The diatribe continues:
Just like Standard Oil and Alcoa before it, for over a decade Intel has unlawfully maintained its monopoly by engaging in a relentless, worldwide campaign to coerce customers to refrain from dealing with AMD. [Emphasis mine.]
It is important to know that
AMD here defines “monopoly” as
any individual or corporation that, under any circumstances, possesses total, or near-total, share of a given market’s supply. The purpose of this “definition” (if it can be called that,) is to obliterate the difference between (1)— a corporation that
earns its share of the market through greater productivity and therefore more [voluntary] consumer patronage than its competitors, and (2)—a company that grabs and reserves exclusive market share through the
initiation of physical force, or a sanction thereof, by the State [e.g., by the imposition of
legal barriers to entry in a certain field].

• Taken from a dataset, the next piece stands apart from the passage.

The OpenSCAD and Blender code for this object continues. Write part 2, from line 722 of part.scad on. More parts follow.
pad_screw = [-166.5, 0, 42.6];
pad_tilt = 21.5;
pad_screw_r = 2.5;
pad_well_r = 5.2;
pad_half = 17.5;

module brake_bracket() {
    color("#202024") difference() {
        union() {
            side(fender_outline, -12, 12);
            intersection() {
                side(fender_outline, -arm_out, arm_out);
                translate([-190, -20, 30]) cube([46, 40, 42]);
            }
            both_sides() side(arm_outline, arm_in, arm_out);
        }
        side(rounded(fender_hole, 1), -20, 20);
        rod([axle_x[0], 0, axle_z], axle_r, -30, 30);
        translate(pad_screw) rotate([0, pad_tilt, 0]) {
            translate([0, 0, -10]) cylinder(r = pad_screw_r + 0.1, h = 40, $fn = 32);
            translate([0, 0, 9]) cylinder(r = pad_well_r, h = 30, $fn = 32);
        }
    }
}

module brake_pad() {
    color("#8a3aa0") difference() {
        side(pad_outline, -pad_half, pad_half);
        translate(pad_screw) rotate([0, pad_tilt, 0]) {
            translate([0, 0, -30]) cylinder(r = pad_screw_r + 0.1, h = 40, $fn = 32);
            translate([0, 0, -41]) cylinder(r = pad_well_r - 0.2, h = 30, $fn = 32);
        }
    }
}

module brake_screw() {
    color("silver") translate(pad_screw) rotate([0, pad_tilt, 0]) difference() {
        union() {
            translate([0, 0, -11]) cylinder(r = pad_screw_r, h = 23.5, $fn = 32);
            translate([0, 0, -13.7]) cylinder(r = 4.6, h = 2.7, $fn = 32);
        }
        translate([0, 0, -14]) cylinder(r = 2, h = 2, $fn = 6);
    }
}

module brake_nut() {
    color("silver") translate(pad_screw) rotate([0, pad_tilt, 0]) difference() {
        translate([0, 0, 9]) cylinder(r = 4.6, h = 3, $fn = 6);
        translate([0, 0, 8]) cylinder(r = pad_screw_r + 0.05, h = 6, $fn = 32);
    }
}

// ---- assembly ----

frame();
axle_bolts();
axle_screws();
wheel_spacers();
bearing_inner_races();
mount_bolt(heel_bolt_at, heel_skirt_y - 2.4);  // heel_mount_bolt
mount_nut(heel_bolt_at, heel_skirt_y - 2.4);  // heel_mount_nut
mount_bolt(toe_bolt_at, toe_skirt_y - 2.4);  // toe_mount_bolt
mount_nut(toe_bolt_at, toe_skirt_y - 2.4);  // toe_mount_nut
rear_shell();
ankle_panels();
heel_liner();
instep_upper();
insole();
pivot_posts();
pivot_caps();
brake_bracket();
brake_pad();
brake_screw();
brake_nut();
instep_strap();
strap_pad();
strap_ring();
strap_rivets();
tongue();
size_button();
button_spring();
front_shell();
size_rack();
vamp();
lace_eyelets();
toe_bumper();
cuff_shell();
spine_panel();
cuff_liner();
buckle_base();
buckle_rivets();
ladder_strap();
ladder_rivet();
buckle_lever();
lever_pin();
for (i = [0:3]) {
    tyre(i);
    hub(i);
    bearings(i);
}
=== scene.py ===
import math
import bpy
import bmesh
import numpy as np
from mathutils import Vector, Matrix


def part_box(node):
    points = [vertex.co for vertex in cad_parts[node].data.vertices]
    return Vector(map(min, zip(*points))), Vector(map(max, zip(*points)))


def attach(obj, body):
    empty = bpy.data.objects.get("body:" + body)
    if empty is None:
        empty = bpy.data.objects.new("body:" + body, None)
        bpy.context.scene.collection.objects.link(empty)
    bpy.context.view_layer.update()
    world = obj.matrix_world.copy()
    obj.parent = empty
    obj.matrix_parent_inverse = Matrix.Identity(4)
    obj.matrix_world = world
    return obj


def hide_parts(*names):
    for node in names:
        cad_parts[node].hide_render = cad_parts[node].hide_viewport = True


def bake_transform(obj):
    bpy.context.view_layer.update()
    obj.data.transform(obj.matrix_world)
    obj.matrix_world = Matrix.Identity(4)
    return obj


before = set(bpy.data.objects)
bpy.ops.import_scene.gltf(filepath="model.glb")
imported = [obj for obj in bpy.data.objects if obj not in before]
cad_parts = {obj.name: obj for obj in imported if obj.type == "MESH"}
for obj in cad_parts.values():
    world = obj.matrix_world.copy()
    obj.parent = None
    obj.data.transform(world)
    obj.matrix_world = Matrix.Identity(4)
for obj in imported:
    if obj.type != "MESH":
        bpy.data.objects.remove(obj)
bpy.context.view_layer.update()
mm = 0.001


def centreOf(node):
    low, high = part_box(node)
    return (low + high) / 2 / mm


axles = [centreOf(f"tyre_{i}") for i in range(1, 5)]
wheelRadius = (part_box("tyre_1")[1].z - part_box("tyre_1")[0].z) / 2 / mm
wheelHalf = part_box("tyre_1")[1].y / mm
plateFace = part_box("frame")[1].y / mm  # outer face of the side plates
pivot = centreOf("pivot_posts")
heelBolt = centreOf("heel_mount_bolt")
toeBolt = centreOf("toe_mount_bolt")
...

This latter, in fact, is the only one that can be called a “monopoly.” Clearly, Intel is no such thing—as it never held a club and promised to bash-in the brains of any one consumer who refused to purchase a Pentium 4 microchip—and AMD’s complaint that Intel “coerce[d] customers” reduces to the fact that Intel has offered to those customers better goods at cheaper prices than AMD ever could, i.e., that Intel appealed to the self-interest of its customers as one does when one deals with rational beings.

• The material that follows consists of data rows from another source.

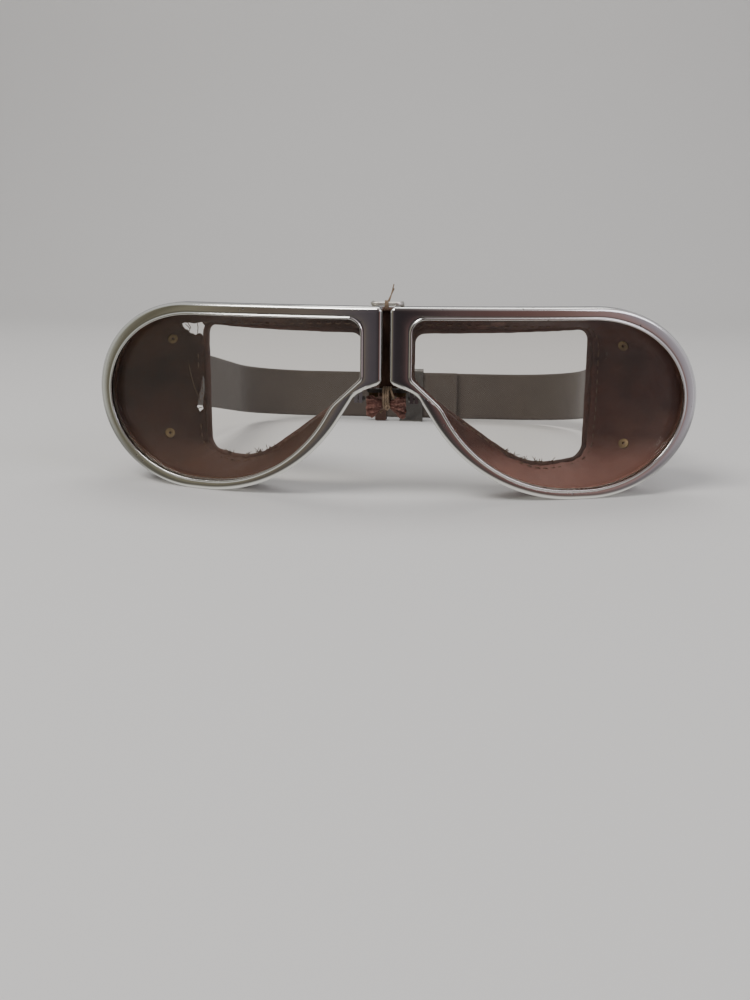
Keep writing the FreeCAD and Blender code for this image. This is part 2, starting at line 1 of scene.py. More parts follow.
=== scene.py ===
# Looks for a pair of old flying and driving goggles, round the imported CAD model. Metal, glass and
# rubber get materials, the rims a polished face, and leather, thread and webbing are rebuilt.
# Shapes are drawn for the left (+X, wearer's left) and mirrored, with wear of their own.
import cmath
import math
import random

import bmesh
import bpy
from mathutils import Matrix, Vector, noise


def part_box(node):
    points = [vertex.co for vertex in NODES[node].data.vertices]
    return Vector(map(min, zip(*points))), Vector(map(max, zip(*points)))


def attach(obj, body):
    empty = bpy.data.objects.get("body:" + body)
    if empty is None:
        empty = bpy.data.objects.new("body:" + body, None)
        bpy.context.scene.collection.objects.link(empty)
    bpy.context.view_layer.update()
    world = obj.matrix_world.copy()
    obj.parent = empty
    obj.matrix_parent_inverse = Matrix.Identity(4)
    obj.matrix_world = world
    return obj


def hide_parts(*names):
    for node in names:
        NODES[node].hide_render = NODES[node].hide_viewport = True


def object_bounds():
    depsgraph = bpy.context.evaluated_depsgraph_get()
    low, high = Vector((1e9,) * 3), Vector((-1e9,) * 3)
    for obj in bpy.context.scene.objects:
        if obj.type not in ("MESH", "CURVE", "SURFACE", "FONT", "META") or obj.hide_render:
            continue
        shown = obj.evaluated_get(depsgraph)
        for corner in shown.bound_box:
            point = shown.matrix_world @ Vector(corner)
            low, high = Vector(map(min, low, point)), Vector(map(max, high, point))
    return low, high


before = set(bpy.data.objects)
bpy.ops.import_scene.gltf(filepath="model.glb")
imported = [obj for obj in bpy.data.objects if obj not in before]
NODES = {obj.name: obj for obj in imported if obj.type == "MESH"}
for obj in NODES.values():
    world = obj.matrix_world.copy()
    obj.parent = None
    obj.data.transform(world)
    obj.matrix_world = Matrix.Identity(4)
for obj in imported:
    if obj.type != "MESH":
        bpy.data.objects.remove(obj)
cad_low, cad_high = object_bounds()
MM = 0.001
SIDES = {"left": 1, "right": -1}

# ---- sizes, in millimetres
# The curve of the lenses, and the upright cylinder that stands for the face.
CURVE_R, SWEEP = 286.0, math.radians(5.0)
CURVE_X, CURVE_Y = -CURVE_R * math.sin(SWEEP), CURVE_R * math.cos(SWEEP)
FACE_R, FACE_Y = 80.0, 12.5
# Outlines: the rim's outer edge, the opening for the glass, and the cup's opening for the face.
OUTER_EDGE = dict(nasal=1.2, top=29.0, bottom=-29.0, end_x=62.0, end_rx=32.8,
                  low_x=58.0, low_r=51.5, nose_angle=58.0, under=(4.0, 5.6), under_angle=23.0,
                  fillets=(6.0, 2.2, 1.5))
OPENING = dict(nasal=7.5, top=25.4, bottom=-26.0, end_x=60.5, end_rx=30.2,
               low_x=57.0, low_r=44.5, nose_angle=60.0, under=(10.0, 5.8), under_angle=43.0,
               fillets=(12.0, 2.0, 4.0))
FACE_OPENING = dict(nasal=6.9, top=21.8, bottom=-21.8, end_x=57.0, end_rx=6.3, end_r=5.0,
                    low_x=52.0, low_r=27.7, nose_angle=37.0, under=(9.5, 3.6), under_angle=50.0,
                    fillets=(9.0, 4.0, 4.0))
# How many points each of the ten stretches of an outline gets.
STEPS = (36, 104, 8, 56, 24, 16, 12, 20, 28, 24)
FINE_STEPS = (72, 208, 16, 112, 48, 40, 24, 40, 56, 40)
SPLIT_X, SPLIT_GAP = 8.3, 0.3
CUP_FRONT, COLLAR, CUP_GROW, LEATHER = 4.95, 6.7, 0.05, 1.0
CUP_ROWS = 26
EDGE_R = 1.1
PIN_Y = 8.3
BRIDGE_TOP, BRIDGE_FRONT, WIRE_R = 29.85, 2.2, 0.6
LINK_TOP = 4.4
NOSE_Y, NOSE_Z, NOSE_HALF, NOSE_R = 4.7, -0.3, 5.75, 2.8
RING_REAR = Vector((77.3, 60.0, 0))
STRAP_CORNER, STRAP_BEND_R = Vector((69.0, 152.0, 0)), 30.0
STRAP_T, STRAP_W, STRAP_Z, LAYER_STEP, OVERLAP = 1.5, 20.0, 1.0, 1.9, 20.0
STRAP_TILT = math.asin(18.9 / 94.65)
SEWN = 16.0
RIB, PICK = 0.8, 1.0
TEAR_CUT = (28, 52)
STITCH, SEAM_IN = 3.0, 2.4
FRAY_R, LOOSE_R, STITCH_R, WEB_STITCH_R = 0.11, 0.15, 0.19, 0.17


# ---- outlines in the frame's plane
def corner_arc(before, corner, after, radius, count):
    """Points on the arc that rounds a corner. Points are complex: x + z j."""
    u = (before - corner) / abs(before - corner)
    w = (after - corner) / abs(after - corner)
    half = abs(cmath.phase(w / u)) / 2
    reach = radius / math.tan(half)
    centre = corner + (u + w) / abs(u + w) * radius / math.sin(half)
    a, b = corner + u * reach, corner + w * reach
    turn = cmath.phase((b - centre) / (a - centre))
    return [centre + (a - centre) * cmath.exp(1j * turn * i / count) for i in range(count + 1)]


def run(a, b, count):
    return [a + (b - a) * i / count for i in range(count)]


def crossing(p, p_slope, q, q_slope):
    x = (p.imag - q.imag + p_slope * p.real - q_slope * q.real) / (p_slope - q_slope)
    return complex(x, p.imag - p_slope * (x - p.real))


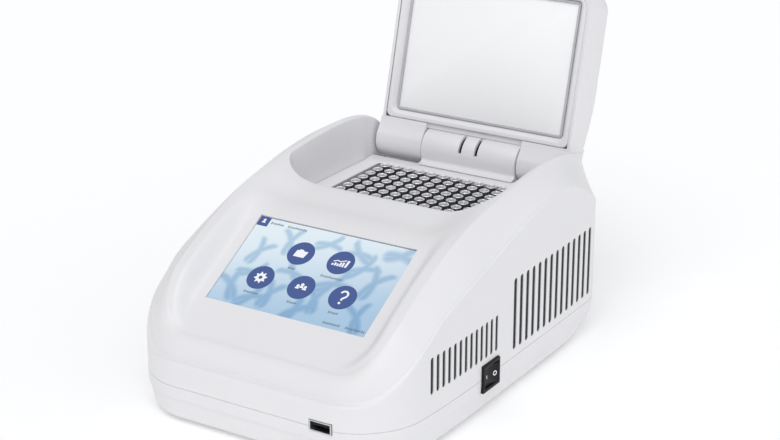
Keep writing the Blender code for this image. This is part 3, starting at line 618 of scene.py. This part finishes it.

Yet despite the utter lack of initiation of physical force on the part of Intel, i.e., of violation of rights, the company is portrayed as a criminal. Why? Because it has “unlawfully maintained” its rightfully earned share of the market. This nonsense is possible only if the
law itself has been perverted from its proper function—which consists of protecting the indvidual rights to life, liberty, property, and their other derivatives—to the disgraceful function of violating the very rights it is supposed to protect, and committing the very injustices it is supposed to punish. “
Unlawfully maintained” is not synonymous to “
unjustly maintained.”
In another “
open letter” issued by
AMD chairman and
CEO, Hector Ruiz,
AMD lists a condensed version of Intel’s alleged evils—and so it goes:
Our competitor has harmed and limited competition in the microprocessor industry. On behalf of ourselves, our customers and partners, and consumers worldwide, we have been forced to take action.

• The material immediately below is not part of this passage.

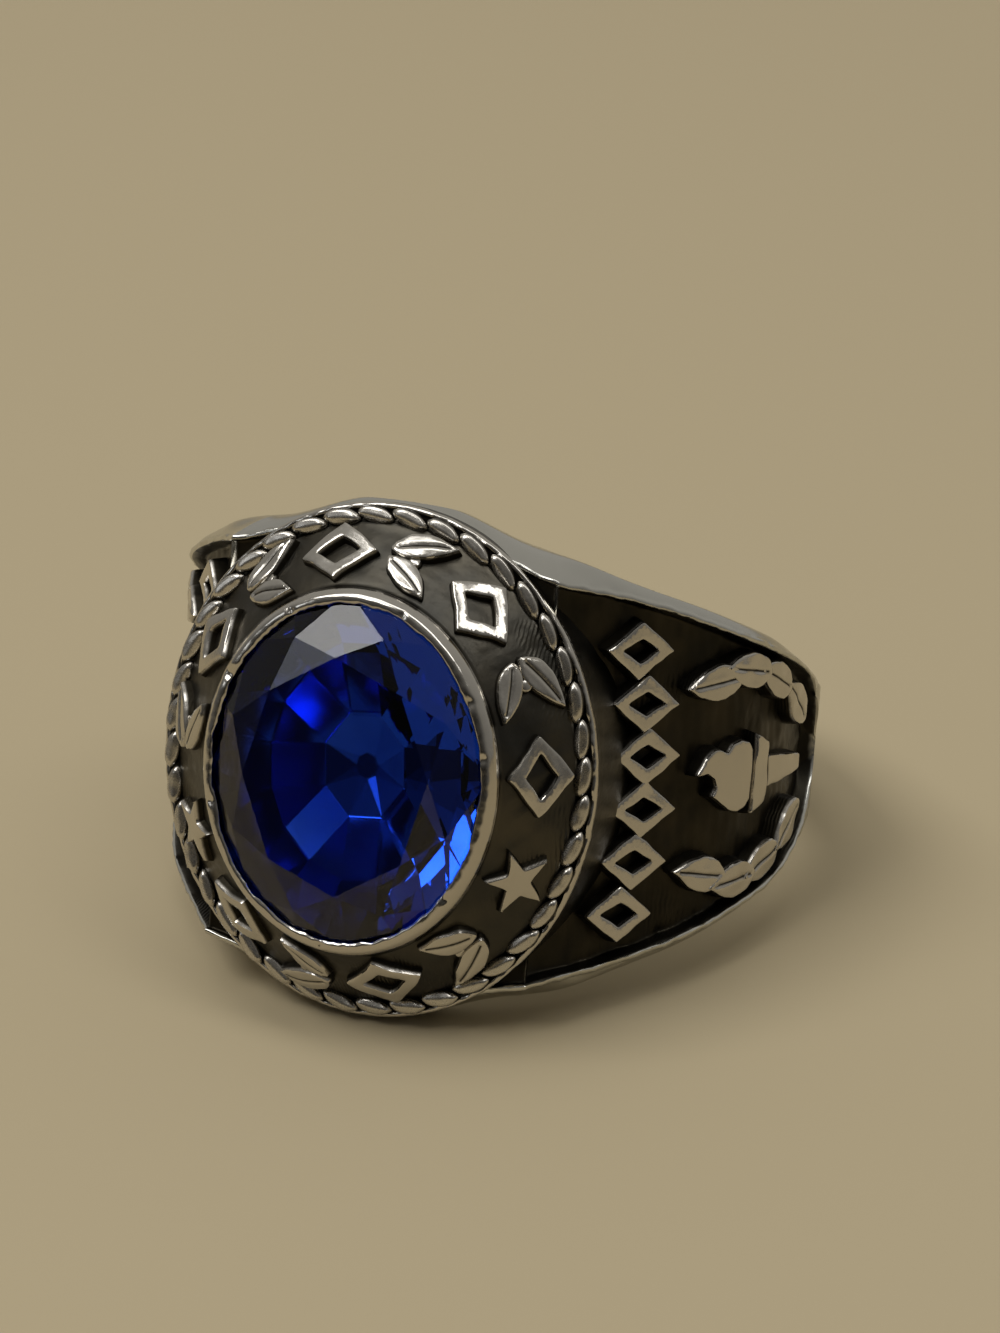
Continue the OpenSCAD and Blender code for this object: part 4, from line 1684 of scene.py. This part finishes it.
@dataclass
class ClassRing:
    """The whole ring: hoop, head, rope, raised work and stone."""

    place: RestingPlace
    groups: NodeGroups
    shank: Shank = field(default_factory=Shank)
    head: Head = field(default_factory=Head)
    rope: RopeBorder = field(default_factory=RopeBorder)
    ornament: Ornament = field(default_factory=Ornament)
    stone: CutStone = field(default_factory=CutStone)
    stone_gap: float = 0.05

    def finishes(self) -> dict[str, bpy.types.Material]:
        """Makes one material for each finish.

        Returns:
            The materials by finish.
        """
        bright = (0.55, 0.525, 0.48)
        dark, brown = (0.022, 0.02, 0.015), (0.044, 0.037, 0.025)
        # The head's oxide colours are a lighter copy of the shoulders' oxide: painted sheen for the light
        # that the band's ground reflects.
        head_dark_painted_sheen, head_brown_painted_sheen = (0.05, 0.048, 0.042), (0.085, 0.076, 0.058)
        kinds = (
            WornMetal("hoop_metal", (0.545, 0.54, 0.5), dark, brown, 0.2, 0.38, 0.3, 0.05, 0.8),
            WornMetal("head_metal", bright, head_dark_painted_sheen, head_brown_painted_sheen, 0.16, 0.34, 0.3, 0.2, 0.9),
            WornMetal("rope_metal", bright, dark, brown, 0.27, 0.42, 0.45, 0.1, 0.5),
            WornMetal("relief_metal", bright, dark, brown, 0.19, 0.42, 0.25, 0.25, 0.5),
            WornMetal("seat_metal", (0.38, 0.5, 0.85), dark, brown, 0.16, 0.3, 0.1, 0.0, 0.0),
        )
        return {kind.name: kind.material(self.groups) for kind in kinds} | {"stone": BlueStone().material()}

    def build(self) -> None:
        """Builds, dresses and reports every piece."""
        finish, metal = self.finishes(), ("ring_body", Role.METAL)
        parts = (
            ("hoop", self.shank.shell(self.place), 50.0, "hoop_metal", *metal),
            ("head", self.head.shell(self.shank, self.place.tilt), 60.0, "head_metal", *metal),
            ("rope_border", self.rope.shell(), 60.0, "rope_metal", *metal),
            ("band_relief", self.ornament.band(self.head), 40.0, "relief_metal", *metal),
            ("shoulder_relief_right", self.ornament.shoulder(self.shank, 1), 40.0, "relief_metal", *metal),
            ("shoulder_relief_left", self.ornament.shoulder(self.shank, -1), 40.0, "relief_metal", *metal),
            ("stone_seat", self.stone.seat(self.stone_gap), None, "seat_metal", *metal),
            ("cut_stone", self.stone.shell(), None, "stone", "stone", Role.STONE),
        )
        for name, shell, sharp, kind, node, role in parts:
            piece = shell.build(name, self.place, sharp)
            piece.data.materials.append(finish[kind])
            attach(piece, "root")
            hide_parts(node)
            LOG.info("%s: %d points, %d faces", name, len(piece.data.vertices), len(piece.data.polygons))


def main() -> None:
    """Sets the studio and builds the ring."""
    logging.basicConfig(level=logging.INFO, format="%(name)s %(message)s")
    place = RestingPlace.from_record(frame["record"])
    studio = Studio()
    studio.camera(place)
    studio.floor()
    studio.light()
    studio.room()
    ClassRing(place, NodeGroups()).build()


if __name__ == "__main__":
    main()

... Intel’s actions include:
-
Forcing major customers to accept exclusive deals,
-
Withholding rebates and marketing subsidies as a means of punishing customers who buy more than prescribed quantities of processors from AMD,
-
Threatening retaliation against customers doing business with AMD,
-
Establishing quotas against customers from selling the computers they want, and,
-
Forcing PC makers to boycott AMD product launches.
Of course, all the references to “force,” “threat,” and “punishment(!),” simply mean that Intel set terms on how to use its property, and at what price it will exchange its products to whomever is willing to buy —and it that it persuaded its customers that they stand to get more out of their investments and purchases by dealing with Intel instead of its competitors. All, actions bound within its just right to property.
Intel never initiated physical force against anyone. If the better interests of Intel’s customers lied with a competitor of Intel’s, certainly, in Reason, there’s no reason why said customers wouldn’t patronize that competitor. But AMD’s trick consists of the following: just as it equates “voluntary trade and exchange” with “monopoly,” and just as it equates “legality” with “justice,” so it equates persuasion with coercion. All of it resulting in the effective obliteration of the difference between actions that violate rights and those that do not; between justice and injustice.
But here’s a little bit of a shocker. AMD seems to think that people have a right to property, and that all of the above listed actions are nothing but proper competition … but somehow, Intel (which AMD itself admits to have “earned [its] success,”) shouldn’t be able to do the same thing to protect its interests—hence the bigotist statement:
For most competitive situations, this is just business. But from a monopolist, this is illegal.
So much for that sacred principle of equality under the law. Now, for an excercise in humor, try replacing “monopolist” in that statement with “woman,” or “jew,” or “black.” It sounds exceptionally hilarious.
AMD, just like all of today’s statists and altruists, seems to think that freedom of competition means that your better competitors have to kiss your @$$ and hurt their own interests in order to advance yours. Why? Because they’re the “big guys” and you’re the “little guy”—and altruism demands the sacrifice of the former to the latter … which it perversely calls “fairness.”
In the realm of reality, however—a realm from which AMD wishes to be sheltered—“freedom of competition” is not synomymous to “guarantee to succeed in competition.” Nor is freedom of competition and end in itself as AMD seems to make of it. Economically, its function in the free market is to put the production of goods and services within the hands of the ablest producers—the result being ultimately decided by the consumers, who will patronize only those producers who best satisfy their wants.
AMD and the drafters of our present legal system seem to be wholly ignorant of this; or at at least, unwilling to recognize that it is true —hence their wish to enforce “free competition”— which of course is nothing but a cover for (1) the state to enlarge its coercive power, and (2) for AMD to achieve a private [short-run] interest at the expense of Intel. With the Supreme Court’s recent Kelo v. New London decision, this seems to have become a sure-fire combination. But in the ever-so-true words of Ayn Rand …
“Free competition enforced by law” is a grotesque contradiction in terms.